What Is Statistical Significance?

Statistical significance refers to the claim that a result from data generated by testing or experimentation is not likely to occur randomly or by chance, but is instead likely to be attributable to a specific cause. Having statistical significance is important for academic disciplines or practitioners that rely heavily on analyzing data and research, such as economics, finance, investing, medicine, physics, and biology.

Statistical significance can be considered strong or weak. When analyzing a data set and doing the necessary tests to discern whether one or more variables have an effect on an outcome, strong statistical significance helps support the fact that the results are real and not caused by luck or chance. Simply stated, if a statistic has high significance then it's considered more reliable.

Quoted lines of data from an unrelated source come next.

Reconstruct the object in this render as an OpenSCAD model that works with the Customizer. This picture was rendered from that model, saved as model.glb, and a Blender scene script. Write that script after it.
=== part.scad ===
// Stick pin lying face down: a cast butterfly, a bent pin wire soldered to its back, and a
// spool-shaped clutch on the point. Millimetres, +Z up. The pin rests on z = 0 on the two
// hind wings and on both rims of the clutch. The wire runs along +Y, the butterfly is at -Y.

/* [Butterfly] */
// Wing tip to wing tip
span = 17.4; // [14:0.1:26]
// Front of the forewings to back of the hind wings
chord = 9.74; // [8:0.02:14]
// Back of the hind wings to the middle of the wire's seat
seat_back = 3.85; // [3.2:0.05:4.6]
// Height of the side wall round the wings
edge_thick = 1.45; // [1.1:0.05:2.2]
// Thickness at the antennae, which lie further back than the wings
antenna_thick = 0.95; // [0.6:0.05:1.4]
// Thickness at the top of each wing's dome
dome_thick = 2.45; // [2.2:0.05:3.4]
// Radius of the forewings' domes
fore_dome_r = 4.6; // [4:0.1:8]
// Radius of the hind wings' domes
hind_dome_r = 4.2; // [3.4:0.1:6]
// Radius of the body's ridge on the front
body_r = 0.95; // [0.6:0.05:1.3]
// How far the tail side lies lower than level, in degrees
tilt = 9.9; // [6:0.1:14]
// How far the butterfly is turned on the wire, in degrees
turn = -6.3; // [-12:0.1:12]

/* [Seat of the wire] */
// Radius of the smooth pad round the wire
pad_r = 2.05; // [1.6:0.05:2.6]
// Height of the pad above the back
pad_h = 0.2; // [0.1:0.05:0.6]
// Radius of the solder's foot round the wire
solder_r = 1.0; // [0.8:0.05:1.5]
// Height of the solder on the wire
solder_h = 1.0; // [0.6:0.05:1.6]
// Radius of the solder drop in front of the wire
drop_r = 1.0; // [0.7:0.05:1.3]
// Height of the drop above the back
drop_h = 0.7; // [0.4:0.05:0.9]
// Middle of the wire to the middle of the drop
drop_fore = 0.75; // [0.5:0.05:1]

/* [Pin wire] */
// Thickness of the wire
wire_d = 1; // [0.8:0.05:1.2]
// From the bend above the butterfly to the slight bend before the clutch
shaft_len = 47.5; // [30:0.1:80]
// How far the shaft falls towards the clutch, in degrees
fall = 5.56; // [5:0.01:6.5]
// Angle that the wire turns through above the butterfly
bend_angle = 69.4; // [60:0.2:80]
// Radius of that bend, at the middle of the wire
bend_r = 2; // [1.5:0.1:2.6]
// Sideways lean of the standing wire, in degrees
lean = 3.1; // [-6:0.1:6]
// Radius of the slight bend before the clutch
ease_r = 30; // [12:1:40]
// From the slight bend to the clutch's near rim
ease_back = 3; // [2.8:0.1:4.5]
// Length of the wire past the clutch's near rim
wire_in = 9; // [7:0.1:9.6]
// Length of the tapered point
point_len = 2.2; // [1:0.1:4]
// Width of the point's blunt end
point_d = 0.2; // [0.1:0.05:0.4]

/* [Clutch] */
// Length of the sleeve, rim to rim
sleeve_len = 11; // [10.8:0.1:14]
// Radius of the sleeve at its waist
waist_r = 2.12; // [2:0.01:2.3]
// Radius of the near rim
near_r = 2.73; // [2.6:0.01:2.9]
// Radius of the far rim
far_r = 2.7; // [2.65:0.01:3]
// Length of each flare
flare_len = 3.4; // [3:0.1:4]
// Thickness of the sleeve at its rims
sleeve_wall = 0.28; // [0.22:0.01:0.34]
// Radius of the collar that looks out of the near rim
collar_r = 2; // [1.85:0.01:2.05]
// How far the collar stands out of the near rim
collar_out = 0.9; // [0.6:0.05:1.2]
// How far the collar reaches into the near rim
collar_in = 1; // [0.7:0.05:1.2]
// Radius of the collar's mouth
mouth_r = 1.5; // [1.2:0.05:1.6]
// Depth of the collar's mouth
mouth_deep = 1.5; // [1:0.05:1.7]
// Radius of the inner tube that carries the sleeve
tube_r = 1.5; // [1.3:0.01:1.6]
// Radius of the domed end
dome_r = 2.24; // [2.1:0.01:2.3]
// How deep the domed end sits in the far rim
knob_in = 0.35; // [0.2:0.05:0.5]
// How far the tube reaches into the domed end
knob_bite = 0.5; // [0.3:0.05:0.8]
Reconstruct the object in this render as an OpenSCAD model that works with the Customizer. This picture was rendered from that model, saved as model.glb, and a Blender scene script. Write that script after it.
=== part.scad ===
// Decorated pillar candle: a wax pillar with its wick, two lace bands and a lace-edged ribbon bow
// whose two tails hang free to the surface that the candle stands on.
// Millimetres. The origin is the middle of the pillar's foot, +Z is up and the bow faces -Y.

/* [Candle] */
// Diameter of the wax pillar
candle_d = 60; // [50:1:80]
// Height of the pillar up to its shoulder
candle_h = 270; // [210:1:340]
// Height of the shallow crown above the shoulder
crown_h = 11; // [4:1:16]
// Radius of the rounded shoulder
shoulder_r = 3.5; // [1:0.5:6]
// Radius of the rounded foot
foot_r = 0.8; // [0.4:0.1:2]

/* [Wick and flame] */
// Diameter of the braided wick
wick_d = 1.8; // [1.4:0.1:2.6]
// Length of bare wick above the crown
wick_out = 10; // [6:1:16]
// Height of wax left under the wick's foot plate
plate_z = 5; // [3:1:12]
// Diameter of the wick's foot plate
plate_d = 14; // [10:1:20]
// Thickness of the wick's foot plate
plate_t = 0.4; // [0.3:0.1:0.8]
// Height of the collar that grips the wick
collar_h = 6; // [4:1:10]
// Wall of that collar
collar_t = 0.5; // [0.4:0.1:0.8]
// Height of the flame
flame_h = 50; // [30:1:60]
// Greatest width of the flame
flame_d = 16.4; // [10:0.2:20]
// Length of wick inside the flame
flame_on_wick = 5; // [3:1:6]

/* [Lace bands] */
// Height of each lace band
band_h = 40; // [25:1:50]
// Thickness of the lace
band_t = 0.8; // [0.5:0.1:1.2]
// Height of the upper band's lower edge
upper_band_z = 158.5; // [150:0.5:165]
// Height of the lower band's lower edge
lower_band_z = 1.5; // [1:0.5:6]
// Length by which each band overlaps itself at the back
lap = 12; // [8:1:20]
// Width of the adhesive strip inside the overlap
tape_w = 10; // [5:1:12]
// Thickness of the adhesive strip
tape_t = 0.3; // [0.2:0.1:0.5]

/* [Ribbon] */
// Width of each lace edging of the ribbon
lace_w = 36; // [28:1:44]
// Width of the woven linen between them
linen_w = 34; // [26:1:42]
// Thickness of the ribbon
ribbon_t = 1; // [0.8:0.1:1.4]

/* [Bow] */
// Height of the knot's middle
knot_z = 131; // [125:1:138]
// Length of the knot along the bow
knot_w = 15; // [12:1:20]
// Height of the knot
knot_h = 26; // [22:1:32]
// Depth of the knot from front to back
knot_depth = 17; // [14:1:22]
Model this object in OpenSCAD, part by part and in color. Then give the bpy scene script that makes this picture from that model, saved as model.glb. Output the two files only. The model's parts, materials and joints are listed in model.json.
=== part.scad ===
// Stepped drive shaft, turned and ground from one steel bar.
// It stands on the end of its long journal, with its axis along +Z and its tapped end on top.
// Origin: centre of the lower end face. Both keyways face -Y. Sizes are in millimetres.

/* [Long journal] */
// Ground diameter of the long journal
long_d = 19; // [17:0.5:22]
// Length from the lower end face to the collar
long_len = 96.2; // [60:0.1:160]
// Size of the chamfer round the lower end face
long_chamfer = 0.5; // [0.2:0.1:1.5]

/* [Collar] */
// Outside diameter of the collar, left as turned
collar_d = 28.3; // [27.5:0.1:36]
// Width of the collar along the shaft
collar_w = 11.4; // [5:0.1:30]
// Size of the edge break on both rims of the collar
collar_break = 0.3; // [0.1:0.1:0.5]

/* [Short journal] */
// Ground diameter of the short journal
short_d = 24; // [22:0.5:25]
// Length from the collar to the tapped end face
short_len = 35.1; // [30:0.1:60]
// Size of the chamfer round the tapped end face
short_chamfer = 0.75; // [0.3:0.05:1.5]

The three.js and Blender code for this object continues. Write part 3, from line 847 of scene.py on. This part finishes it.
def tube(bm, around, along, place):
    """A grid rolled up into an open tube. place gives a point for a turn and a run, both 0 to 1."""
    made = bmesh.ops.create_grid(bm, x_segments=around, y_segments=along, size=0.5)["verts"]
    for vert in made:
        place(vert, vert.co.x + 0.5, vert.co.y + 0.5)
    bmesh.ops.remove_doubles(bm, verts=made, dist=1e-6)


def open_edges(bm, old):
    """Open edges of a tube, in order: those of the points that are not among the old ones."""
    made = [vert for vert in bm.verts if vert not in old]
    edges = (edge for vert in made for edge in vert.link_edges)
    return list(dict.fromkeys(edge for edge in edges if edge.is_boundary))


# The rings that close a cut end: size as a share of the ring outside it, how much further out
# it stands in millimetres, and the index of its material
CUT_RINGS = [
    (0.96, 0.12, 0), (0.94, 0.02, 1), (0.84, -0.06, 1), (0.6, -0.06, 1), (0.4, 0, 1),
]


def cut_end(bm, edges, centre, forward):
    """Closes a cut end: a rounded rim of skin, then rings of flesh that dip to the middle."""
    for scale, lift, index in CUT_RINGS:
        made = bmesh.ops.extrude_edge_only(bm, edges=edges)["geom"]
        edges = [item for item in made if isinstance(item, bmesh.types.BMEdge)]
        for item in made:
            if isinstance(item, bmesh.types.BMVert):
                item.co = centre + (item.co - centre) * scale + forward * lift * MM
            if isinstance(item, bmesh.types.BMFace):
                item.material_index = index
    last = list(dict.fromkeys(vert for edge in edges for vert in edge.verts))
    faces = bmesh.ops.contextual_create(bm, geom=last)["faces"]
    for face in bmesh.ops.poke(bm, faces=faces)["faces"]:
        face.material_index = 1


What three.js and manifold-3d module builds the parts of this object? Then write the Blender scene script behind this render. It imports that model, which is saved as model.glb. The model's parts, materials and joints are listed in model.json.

Problems arise in tests of statistical significance because researchers are usually working with samples of larger populations and not the populations themselves. As a result, the samples must be representative of the population, so the data contained in the sample must not be biased in any way. In most sciences, including economics, statistical significance is relevant if a claim can be made at a level of 95% (or sometimes 99%).

Understanding Statistical Significance

The calculation of statistical significance (significance testing) is subject to a certain degree of error. The researcher must define in advance the probability of a sampling error, which exists in any test that does not include the entire population. Sample size is an important component of statistical significance in that larger samples are less prone to flukes. Only random, representative samples should be used in significance testing. The level at which one can accept whether an event is statistically significant is known as the significance level.

Researchers use a test statistic known as the p-value to discern whether the event falls below the significance level; if it does, the result is statistically significant. The p-value is a function of the means and standard deviations of the data samples.

The p-value indicates the probability under which a statistical result occurred by chance or by sampling error. In other words, the p-value indicates the risk that there is no actual difference or relationship. The p-value must fall under the significance level for the results to at least be considered statistically significant. The opposite of the significance level, calculated as 1 minus the significance level, is the confidence level. It indicates the degree of confidence that the statistical result did not occur by chance or by sampling error. The customary confidence level in many statistical tests is 95 percent, leading to a customary significance level or p-value of 5 percent.

Special Considerations

Statistical significance does not always indicate practical significance, meaning the results cannot be applied to real-world business situations. In addition, statistical significance can be misinterpreted when researchers do not use language carefully in reporting their results. Because a result is statistically significant does not imply that it is not random, just that the probability of its being random is greatly reduced.

Just because two data series hold a strong correlation with one another does not imply causation. For example, the number of movies in which the actor Nicolas Cage stars in a given year is very highly correlated with the number of accidental drownings in swimming pools. But this correlation is spurious, since there is no theoretical causal claim that can be made.

Another problem that may arise with statistical significance is that past data, and the results from that data, whether statistically significant or not, may not reflect ongoing or future conditions. In investing, this may manifest itself in a pricing model breaking down during times of financial crisis as correlations change and variables do not interact as usual. Statistical significance can also help an investor discern whether one asset pricing model is better than another.

Types of Statistical Significance Tests

Several types of significance tests are used depending on the research being conducted. For example, tests can be employed for one, two or more data samples of various size, for averages, variances and proportions, paired or unpaired data, or for different data distributions. All these factors have what is called null hypotheses, and significance often is the goal of hypothesis testing in statistics. The most common null hypothesis is that the variable in question is equal to zero (typically indicating that it has zero effect on the outcome of interest). If you can reject the null hypothesis with a confidence of 95 percent or better, researchers can invoke statistical significance. Null hypotheses can also be tested for the equality (rather than equal to zero) of effect for two or more alternative treatments - for example, between a drug and a placebo in a clinical trial.

Rejection of the null hypothesis, even if a very high degree of statistical significance can never prove something, can only add support to an existing hypothesis. On the other hand, failure to reject a null hypothesis is often grounds for dismissal of a hypothesis.

A statistical significance test shares much of the same mathematics as that of computing a confidence interval. One way to interpret statistical significance is that, say 95 percent or 99 percent of the time, the confidence interval will not contain the value zero. Even if a variable is found to be statistically significant, it must still make sense in the real world. Additionally, an effect can be statistically significant but have only a very small impact; for example, it may be very unlikely due to chance that companies that use two-ply toilet paper in their bathrooms have more productive employees, but the improvement on the absolute productivity of each worker is likely to be minuscule.